Given two files, I would like chatGPT to read both files and answer comparison questions such as:
"How has sentiment regarding ___ changed/progressed from the March file up to the April file?"
"What are the differences between the two files with respect to the discussion of ___?"
"How many times is ___ being mentioned in each file?"
Here is non-working code that illustrates what I would like to achieve:
from langchain.chains.qa_with_sources import load_qa_with_sources_chain
from langchain.llms import OpenAI
chain = load_qa_with_sources_chain(OpenAI(temperature=0), chain_type="stuff")
query = "How has sentiment regarding medical devices changed/progressed from March to April?"

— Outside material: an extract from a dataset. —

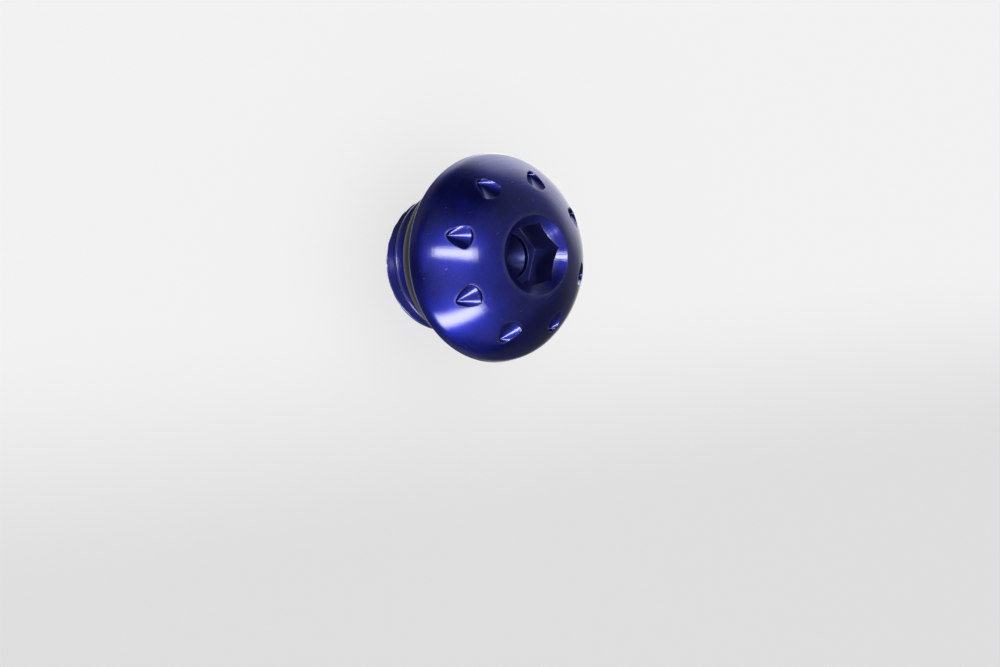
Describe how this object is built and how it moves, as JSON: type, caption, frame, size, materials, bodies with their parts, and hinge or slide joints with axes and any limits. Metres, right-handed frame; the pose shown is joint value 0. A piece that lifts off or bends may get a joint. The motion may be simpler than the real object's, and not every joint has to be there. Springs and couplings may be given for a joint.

docs = [March_file, April_file]
chain({"input_documents": docs, "question": query}, return_only_outputs=True)
Problems I've run into:
Chunking - QA with langchain supposes chunking all your personal files into many separate, although still continuous, chunks/
documents
. However, the nature of my task requires separation of files given the need to somehow reference them by their different dates (and it still requires chunking because the files are large).Reference to specific files - The files are large(~12000 tokens), and therefore require chunking, yet after chunking, I need to be able to call to specific dated documents. How do I do this when the file has been chunked into many 1000 token chunks?
What is the current best method to solve this problem?